How did a simple piece of cloth attached by elastic behind the ears become the potent symbol of ideological allegiance it is in the US today?
The country’s president memorably derided the wearing of masks as a sign of personal weakness, while requests that people mask up have allegedly led to numerous violent incidents including the fatal shooting of a Michigan security guard.
In the delicate balance any nation needs to strike between individual liberty and broader social interests, the US has always leaned more towards the individual end of the spectrum. Their long-standing refusal to restrict gun ownership is perhaps the clearest example of that.
So perhaps it’s not surprising, at a time when the nation’s political divisions are so stark, that any attempt to control individual behaviour would become such a flash point.
The humble face mask might turn out to be a better indicator of how people will vote in the next presidential election than any opinion poll.

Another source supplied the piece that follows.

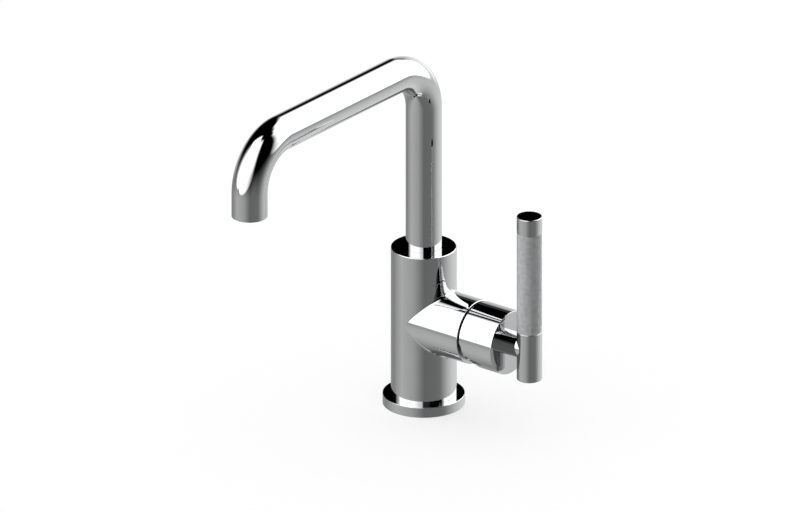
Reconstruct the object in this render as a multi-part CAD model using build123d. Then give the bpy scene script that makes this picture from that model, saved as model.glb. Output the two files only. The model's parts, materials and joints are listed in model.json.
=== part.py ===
from build123d import *
import os
from math import asin, cos, degrees, radians, sin, sqrt

# Single-lever basin mixer, in millimetres.
# The origin is the centre of the face that stands on the deck, and +Z is up.
# The spout reaches towards -Y and the valve housing points towards +X.

# Base ring and gasket
base_ring_rim = 5.0
base_ring_height = 6.5
base_ring_edge = 0.3
base_ledge = 2.0
base_ledge_reach = 3.5
gasket_inset = 1.5
gasket_width = 2.5
gasket_thickness = 1.5

# Body: an upright with a side housing, and a hollow skirt for the hoses
body_diameter = 40.0
body_top_edge = 0.5
body_above_axis = 45.9
housing_diameter = 39.9
housing_axis_height = 56.7
housing_length = 41.2
housing_end_edge = 0.6
skirt_wall = 2.6
skirt_below_axis = 26.7

# Inlet ports for M10x1 hoses, and the hole for the M8 fixing stud
inlet_port_radius = 4.46
inlet_port_depth = 10.0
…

Those who oppose compulsory mask wearing don’t always limit their activism to protecting their own right to go bare-faced. There have been incidents across America of people being attacked physically or verbally for wearing masks in public.
Apparently, individual liberty only applies to those who object to the masks, not those who support them.
It’s not just in the US either. In my inner city area, a local GP and her wife were recently verbally abused by a group of young men on the street for wearing masks.
When one of the women shared the experience on social media, responses were a mix of sympathetic and further criticism of her for wearing a mask in the first place.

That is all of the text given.